In Stoker’s novel, Dracula came very close to turning Mina into a vampire, but she was saved from that fate by her husband, Jonathan Harker, and their ally, Abraham Van Helsing. As reconceived by Moore and O’Neill, Mina was divorced from Jonathan and scandalized by her ordeal at Dracula’s hands. Yet out of sheer force of personality, Mina assembled the League and became their leader. In the movie, Mina was simply a vampire and Quatermain was the leader of the team.
“They changed the whole balance by marginalizing Mina and making her a vampire,” said O’Neill. “I mean, what the hell is she doing there, why is she there? Quatermain is in charge. The whole thing falls apart and lacks cohesiveness."
“I remember [Moore] telling me a story about the producer calling him up and excitedly telling Alan about a scene with Mina using her vampiric powers to climb a wall and bite someone on the neck,” Scott Dunbier, publisher Wildstorm’s original editor on the League of Extraordinary Gentlemen comic, tells Yahoo Entertainment. “Alan told me he replied, ‘That's an interesting interpretation of my work.’”
Moore’s most famous comics have already been adapted by Hollywood, including a film and an HBO series based on Watchmen, as well as movies for V For Vendetta, From Hell and League of Extraordinary Gentlemen. But Moore has also publicly distanced himself from each and everyone of them.
“On League ... Alan wants nothing to do with films — he's simply not interested,” explained O’Neill. “It's nothing to do with our [League] and I'm not sure if Alan has ever seen anything more than a clip from it.”
“It was a different time, Alan viewed movies as separate from the comics, and a nice way to get extra cash,” added Dunbier. “But, as time went on, his thinking changed. He became more and more disenchanted with the films, for a number of reasons.”
"As long as I could distance myself by not seeing them, enough to keep them separate, take the option money, I could be assured no one would confuse the two. This was probably na?ve on my part,” said Moore in a 2007 statement to CBR. "After the films came out, I began to feel increasingly uneasy. I have a dwindling respect for cinema as it is currently expressed."
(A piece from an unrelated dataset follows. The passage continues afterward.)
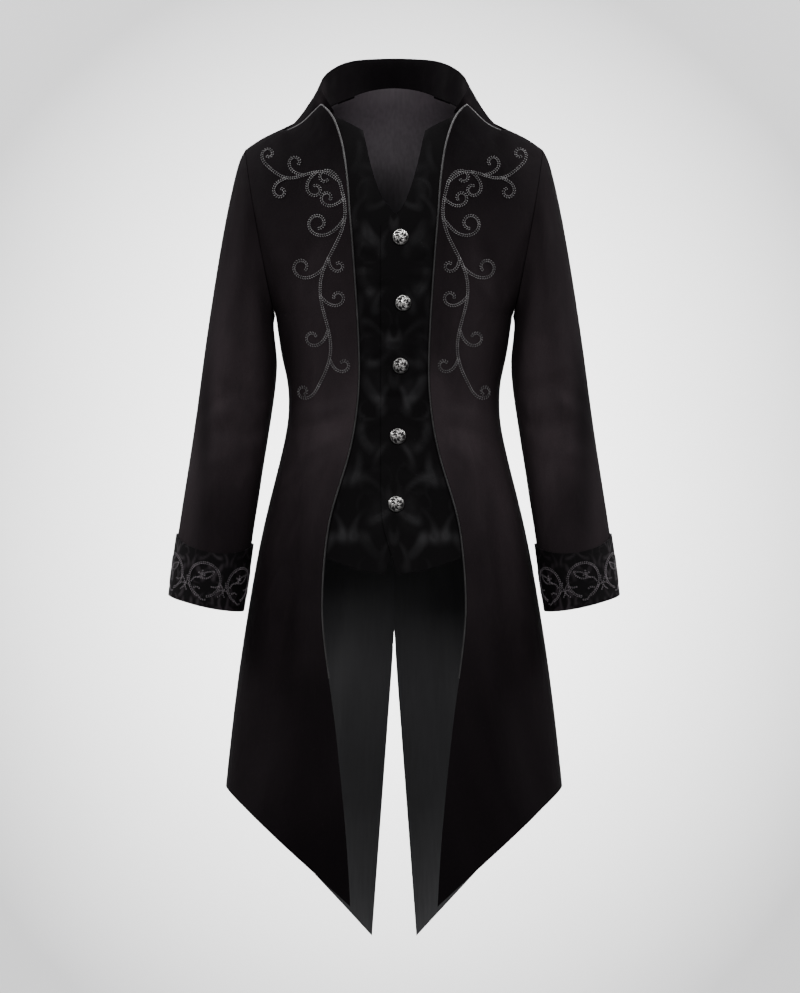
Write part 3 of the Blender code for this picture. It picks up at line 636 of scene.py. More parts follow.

The League of the Extraordinary Gentlemen had the poor fortune of going up against Pirates of the Caribbean: Curse of the Black Pearl, which had a $46.6 million opening that easily beat League’s $23 million opening. Critics did not hide their displeasure with the film, and the late Roger Ebert said that it had “incomprehensible action, idiotic dialogue, inexplicable motivations, causes without effects, effects without causes, and general lunacy.” Comic book movie fans largely turned their back on League, and the film limped to a $179.3 million finish at the worldwide box office.
Regardless of LXG’s box office failure, it turned out to be a financial windfall for the publisher and the creators.
“While many [of the Wildstorm staff] did not like the movie itself, we were grateful to have it out there,” says Dunbier. “I remember that the sales of the collection — which were already very good — increased dramatically. ... I'm happy it came out and made Alan and Kev much more money from book sales.”
Moore and O’Neill’s next chapter in their story, The League of Extraordinary Gentlemen, Volume II, was published as single issues before and after the release of the film. Over the next sixteen years, they revisited the League at different points in their history and moved the narrative through the 20th century and beyond. Following the conclusion of The League of Extraordinary Gentlemen, Volume IV: The Tempest in 2019, Moore and O’Neill retired from comics.
Did Hollywood learn anything from Extraordinary Gentleman?
Director Martin Scorsese has famously bashed Marvel movies as being “theme park rides,” but his critique could easily apply to The League of Extraordinary Gentlemen as well. It’s a film that tries to be a big loud action movie at the expense of the source material.
“The movie failed for a number of reasons,” former Variety editor Thomas McLean tells Yahoo Entertainment. “The most obvious one is that it wasn't a very good movie. The tone was very uneven and it lacked the charm of the comic by Alan Moore and Kevin O’Neil. I also don’t know if people thought of it as a comic book movie.”
“As brilliant as the graphic novel is, it is not a movie,” said Robinson in a 2003 interview with The Los Angeles Times. “The studio wanted something a little bit flashier, more of a summer movie. Stephen wanted something that was more introspective. I was relieved to find out that even though the complexity of the characters had been whittled down, the shadings of those complications still remained.”
Ironically, the 20th anniversary for this film arrives at a time when comic book movies are starting to struggle or even bomb at the box office. The Flash is the most recent example of this. Regardless, McLean doesn’t believe that LXG’s box office performance can be held against other films in the genre.
“Can its failure be used to predict whether other comic book films connect with an audience? I would think no — especially 20 years later, when comics movies are such an established genre and many have failed in the interim without affecting the overall success of the genre,” adds McLean.
But even this failure won’t stop Hollywood from trying again. As reported by The Hollywood Reporter in May 2022, Hulu is developing a reboot of League of Extraordinary Gentlemen. Whether it will actually happen remains to be seen.
The League of Extraordinary Gentlemen is available to stream on Prime Video.